## GOAL:
The lines to print start at the one containing "bpy.context.view_layer.update()" and end at the one containing "v in pale_grey[:3]])"; print them exactly, ends included, and only them.

## MATERIAL PROVIDED:
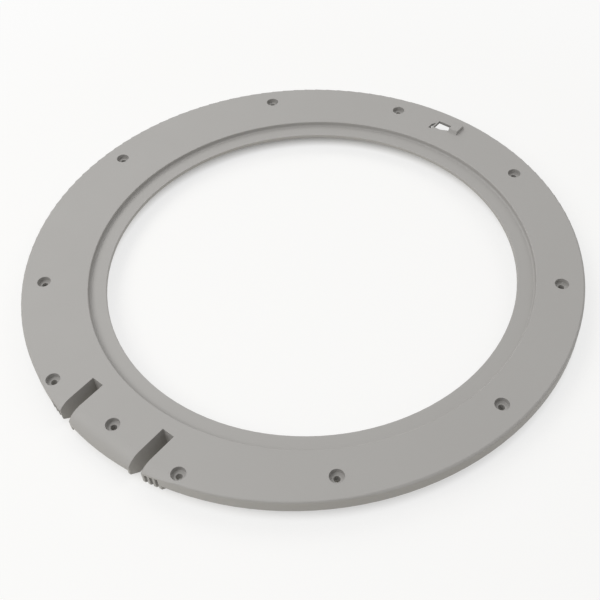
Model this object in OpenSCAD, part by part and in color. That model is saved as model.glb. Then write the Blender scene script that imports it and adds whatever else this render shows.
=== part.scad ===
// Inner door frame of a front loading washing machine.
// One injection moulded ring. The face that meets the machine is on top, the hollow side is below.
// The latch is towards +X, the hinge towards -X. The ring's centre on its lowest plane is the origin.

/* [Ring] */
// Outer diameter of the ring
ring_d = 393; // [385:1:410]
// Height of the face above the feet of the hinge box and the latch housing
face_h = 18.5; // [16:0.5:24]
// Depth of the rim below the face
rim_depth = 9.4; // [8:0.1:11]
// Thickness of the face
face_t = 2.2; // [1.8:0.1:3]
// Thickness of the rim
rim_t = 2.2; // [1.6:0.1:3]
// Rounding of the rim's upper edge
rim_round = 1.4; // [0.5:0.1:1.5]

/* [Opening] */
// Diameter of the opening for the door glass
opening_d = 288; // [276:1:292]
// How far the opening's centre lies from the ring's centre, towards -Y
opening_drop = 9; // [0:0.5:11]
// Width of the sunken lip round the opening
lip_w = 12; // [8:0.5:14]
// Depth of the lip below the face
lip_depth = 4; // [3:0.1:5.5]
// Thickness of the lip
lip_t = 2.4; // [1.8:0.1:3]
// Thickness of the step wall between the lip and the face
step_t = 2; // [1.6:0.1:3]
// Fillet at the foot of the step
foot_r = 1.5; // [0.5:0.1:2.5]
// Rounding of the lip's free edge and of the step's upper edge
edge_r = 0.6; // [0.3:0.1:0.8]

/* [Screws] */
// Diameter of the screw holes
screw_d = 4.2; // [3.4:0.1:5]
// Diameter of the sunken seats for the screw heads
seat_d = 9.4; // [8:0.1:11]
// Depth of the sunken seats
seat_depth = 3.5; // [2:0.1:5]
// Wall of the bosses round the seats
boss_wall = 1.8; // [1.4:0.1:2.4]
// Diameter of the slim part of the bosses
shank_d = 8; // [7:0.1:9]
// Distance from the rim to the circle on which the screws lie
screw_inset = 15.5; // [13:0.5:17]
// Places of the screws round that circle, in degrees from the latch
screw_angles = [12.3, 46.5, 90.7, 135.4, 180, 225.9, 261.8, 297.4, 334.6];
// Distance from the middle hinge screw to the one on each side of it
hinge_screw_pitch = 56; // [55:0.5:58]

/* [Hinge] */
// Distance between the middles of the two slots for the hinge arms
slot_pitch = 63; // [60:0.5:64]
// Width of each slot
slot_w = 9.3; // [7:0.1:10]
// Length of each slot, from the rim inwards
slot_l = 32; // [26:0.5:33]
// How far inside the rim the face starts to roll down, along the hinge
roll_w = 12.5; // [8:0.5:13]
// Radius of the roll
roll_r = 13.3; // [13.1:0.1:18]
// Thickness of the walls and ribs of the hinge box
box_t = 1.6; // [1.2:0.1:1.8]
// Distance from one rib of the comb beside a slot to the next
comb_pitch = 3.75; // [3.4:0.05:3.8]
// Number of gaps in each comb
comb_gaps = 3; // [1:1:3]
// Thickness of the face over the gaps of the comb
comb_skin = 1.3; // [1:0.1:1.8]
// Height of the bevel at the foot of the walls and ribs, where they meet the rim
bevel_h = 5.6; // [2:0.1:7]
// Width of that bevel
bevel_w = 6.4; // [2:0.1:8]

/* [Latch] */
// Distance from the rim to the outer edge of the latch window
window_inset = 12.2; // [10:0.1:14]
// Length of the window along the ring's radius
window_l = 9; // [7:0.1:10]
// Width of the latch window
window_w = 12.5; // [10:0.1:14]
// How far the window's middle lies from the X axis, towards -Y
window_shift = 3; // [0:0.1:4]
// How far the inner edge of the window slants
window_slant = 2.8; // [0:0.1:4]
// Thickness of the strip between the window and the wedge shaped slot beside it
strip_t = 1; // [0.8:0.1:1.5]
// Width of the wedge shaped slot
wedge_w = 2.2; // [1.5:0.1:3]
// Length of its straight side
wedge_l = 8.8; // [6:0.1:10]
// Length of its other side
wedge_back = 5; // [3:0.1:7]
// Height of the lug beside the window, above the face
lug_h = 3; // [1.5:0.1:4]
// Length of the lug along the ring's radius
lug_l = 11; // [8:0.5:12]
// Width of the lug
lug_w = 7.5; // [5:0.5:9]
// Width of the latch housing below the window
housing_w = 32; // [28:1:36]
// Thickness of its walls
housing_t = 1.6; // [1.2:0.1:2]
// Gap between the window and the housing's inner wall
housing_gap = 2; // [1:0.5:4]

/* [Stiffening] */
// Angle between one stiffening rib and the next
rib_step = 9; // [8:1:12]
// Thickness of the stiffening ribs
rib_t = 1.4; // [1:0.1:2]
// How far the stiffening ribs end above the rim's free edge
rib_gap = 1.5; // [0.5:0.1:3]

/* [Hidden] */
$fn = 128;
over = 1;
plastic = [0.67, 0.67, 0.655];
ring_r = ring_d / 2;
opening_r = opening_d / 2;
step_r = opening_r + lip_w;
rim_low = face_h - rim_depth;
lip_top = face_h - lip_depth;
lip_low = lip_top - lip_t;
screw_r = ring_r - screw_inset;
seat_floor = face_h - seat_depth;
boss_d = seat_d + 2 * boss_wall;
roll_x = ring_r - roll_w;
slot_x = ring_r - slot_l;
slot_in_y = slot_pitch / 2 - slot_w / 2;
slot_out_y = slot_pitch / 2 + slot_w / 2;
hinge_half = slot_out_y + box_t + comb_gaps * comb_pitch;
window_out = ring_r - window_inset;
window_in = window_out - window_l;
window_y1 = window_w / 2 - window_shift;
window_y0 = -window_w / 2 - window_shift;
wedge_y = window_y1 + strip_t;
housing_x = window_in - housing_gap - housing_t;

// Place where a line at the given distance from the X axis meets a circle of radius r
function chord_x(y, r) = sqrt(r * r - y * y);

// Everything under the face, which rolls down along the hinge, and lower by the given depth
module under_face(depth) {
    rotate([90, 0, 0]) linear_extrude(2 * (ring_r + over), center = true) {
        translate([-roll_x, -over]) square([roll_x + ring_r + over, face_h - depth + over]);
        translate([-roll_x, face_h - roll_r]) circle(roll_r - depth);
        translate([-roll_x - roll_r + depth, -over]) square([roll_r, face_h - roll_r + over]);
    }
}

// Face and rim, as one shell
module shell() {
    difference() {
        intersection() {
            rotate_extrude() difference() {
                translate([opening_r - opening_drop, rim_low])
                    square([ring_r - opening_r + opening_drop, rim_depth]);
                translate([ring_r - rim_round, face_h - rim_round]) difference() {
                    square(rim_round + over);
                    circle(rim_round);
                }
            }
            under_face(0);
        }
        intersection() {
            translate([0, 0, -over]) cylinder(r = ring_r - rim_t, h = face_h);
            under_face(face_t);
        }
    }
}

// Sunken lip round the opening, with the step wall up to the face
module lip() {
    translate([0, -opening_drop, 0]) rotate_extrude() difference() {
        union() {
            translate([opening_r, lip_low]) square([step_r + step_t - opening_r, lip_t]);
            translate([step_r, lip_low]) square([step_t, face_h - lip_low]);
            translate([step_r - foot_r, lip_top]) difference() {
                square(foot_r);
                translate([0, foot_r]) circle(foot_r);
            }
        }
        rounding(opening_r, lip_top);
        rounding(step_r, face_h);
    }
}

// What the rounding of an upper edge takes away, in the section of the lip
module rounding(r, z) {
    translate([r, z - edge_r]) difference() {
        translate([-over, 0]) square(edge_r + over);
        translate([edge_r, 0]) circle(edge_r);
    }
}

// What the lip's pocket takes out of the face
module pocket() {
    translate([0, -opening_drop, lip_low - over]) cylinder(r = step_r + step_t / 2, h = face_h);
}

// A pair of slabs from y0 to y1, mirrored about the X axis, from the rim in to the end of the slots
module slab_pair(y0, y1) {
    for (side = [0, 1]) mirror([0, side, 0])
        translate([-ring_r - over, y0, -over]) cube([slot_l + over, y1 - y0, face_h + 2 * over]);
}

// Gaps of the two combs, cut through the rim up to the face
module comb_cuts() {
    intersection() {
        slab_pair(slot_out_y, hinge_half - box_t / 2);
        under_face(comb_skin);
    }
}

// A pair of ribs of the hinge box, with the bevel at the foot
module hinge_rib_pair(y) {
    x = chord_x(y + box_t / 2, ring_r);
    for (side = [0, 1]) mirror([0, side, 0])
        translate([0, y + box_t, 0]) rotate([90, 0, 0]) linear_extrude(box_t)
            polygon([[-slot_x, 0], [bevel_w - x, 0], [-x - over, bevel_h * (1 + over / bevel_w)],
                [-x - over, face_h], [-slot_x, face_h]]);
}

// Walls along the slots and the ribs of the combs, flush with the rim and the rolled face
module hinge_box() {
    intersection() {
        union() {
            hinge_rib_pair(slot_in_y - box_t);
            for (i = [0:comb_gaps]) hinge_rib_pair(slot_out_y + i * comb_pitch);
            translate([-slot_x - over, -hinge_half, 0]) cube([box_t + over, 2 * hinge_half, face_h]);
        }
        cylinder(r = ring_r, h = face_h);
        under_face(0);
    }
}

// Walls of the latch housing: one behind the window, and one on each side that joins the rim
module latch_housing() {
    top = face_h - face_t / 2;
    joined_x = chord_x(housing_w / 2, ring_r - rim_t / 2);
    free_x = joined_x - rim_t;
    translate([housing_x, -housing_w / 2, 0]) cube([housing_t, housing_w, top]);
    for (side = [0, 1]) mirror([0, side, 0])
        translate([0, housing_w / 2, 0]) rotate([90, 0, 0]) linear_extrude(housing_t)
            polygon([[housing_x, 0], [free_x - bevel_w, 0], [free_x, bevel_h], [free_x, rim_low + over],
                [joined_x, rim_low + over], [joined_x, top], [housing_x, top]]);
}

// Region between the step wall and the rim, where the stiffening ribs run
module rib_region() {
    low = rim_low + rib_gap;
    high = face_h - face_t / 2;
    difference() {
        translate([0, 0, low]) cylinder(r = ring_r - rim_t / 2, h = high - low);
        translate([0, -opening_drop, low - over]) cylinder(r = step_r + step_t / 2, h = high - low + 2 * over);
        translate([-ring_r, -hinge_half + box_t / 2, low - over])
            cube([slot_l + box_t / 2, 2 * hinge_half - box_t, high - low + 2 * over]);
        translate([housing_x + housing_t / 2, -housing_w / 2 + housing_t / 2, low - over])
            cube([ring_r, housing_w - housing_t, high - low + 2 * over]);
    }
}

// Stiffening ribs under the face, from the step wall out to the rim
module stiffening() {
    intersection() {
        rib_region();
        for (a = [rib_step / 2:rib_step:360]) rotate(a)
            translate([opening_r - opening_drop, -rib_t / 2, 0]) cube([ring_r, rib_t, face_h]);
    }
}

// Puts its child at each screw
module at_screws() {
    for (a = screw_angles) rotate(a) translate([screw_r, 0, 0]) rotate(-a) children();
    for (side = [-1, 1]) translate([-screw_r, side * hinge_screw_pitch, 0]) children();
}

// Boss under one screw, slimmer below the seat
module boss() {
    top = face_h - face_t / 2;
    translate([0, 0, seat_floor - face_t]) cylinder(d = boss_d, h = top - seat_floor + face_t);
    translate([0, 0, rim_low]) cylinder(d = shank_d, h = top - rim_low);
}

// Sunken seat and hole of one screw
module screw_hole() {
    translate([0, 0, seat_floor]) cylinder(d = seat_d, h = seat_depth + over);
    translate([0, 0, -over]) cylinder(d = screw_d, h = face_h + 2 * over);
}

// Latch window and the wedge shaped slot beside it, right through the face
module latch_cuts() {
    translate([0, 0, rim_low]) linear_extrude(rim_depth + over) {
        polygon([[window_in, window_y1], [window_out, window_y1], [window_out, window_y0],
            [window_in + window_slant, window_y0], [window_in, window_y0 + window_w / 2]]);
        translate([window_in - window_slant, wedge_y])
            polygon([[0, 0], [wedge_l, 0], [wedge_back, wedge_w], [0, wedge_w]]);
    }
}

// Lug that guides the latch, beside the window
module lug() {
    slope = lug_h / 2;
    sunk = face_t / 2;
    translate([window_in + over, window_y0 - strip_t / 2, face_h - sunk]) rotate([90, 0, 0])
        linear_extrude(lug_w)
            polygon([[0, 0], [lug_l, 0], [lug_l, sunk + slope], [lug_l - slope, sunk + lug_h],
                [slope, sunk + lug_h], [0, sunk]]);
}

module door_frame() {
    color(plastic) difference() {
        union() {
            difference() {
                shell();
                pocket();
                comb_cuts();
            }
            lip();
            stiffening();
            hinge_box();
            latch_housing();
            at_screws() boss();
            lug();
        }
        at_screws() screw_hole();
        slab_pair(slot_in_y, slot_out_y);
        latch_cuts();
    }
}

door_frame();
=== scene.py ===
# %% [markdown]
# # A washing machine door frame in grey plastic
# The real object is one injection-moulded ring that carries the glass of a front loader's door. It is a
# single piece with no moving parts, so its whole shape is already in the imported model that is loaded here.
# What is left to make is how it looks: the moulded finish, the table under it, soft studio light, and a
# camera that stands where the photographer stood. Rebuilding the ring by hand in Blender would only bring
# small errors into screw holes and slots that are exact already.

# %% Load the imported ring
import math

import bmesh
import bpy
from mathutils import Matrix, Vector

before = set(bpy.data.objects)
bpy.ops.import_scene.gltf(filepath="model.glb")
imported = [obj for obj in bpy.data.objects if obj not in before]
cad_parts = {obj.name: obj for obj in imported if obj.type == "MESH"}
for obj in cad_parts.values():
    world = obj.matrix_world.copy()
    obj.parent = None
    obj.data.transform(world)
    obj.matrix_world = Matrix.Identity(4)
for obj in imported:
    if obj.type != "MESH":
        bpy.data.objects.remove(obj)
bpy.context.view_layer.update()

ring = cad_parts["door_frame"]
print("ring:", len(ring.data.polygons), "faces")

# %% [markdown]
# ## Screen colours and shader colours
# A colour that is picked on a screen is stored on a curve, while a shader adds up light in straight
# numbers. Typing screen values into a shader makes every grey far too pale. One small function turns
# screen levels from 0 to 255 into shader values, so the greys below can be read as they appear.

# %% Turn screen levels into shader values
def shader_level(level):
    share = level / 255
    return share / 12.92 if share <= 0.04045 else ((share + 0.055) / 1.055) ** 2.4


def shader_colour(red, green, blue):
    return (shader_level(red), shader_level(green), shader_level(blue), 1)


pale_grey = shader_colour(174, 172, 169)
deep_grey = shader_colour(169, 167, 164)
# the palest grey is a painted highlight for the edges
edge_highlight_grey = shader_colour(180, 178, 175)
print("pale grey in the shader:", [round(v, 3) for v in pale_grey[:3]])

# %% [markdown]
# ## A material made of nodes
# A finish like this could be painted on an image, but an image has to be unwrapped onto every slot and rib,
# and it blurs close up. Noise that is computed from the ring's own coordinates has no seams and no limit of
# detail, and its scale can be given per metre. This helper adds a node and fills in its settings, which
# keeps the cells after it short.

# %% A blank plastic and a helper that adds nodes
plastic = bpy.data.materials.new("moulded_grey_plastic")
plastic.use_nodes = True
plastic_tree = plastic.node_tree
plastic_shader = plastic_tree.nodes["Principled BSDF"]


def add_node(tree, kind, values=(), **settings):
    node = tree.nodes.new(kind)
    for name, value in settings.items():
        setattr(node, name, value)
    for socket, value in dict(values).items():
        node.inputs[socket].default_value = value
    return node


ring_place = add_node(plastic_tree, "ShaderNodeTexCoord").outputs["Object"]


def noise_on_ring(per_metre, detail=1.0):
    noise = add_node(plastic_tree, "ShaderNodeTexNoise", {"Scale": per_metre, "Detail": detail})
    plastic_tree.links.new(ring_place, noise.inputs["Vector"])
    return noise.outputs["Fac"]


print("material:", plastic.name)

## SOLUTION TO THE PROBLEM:
bpy.context.view_layer.update()

ring = cad_parts["door_frame"]
print("ring:", len(ring.data.polygons), "faces")

# %% [markdown]
# ## Screen colours and shader colours
# A colour that is picked on a screen is stored on a curve, while a shader adds up light in straight
# numbers. Typing screen values into a shader makes every grey far too pale. One small function turns
# screen levels from 0 to 255 into shader values, so the greys below can be read as they appear.

# %% Turn screen levels into shader values
def shader_level(level):
    share = level / 255
    return share / 12.92 if share <= 0.04045 else ((share + 0.055) / 1.055) ** 2.4


def shader_colour(red, green, blue):
    return (shader_level(red), shader_level(green), shader_level(blue), 1)


pale_grey = shader_colour(174, 172, 169)
deep_grey = shader_colour(169, 167, 164)
# the palest grey is a painted highlight for the edges
edge_highlight_grey = shader_colour(180, 178, 175)
print("pale grey in the shader:", [round(v, 3) for v in pale_grey[:3]])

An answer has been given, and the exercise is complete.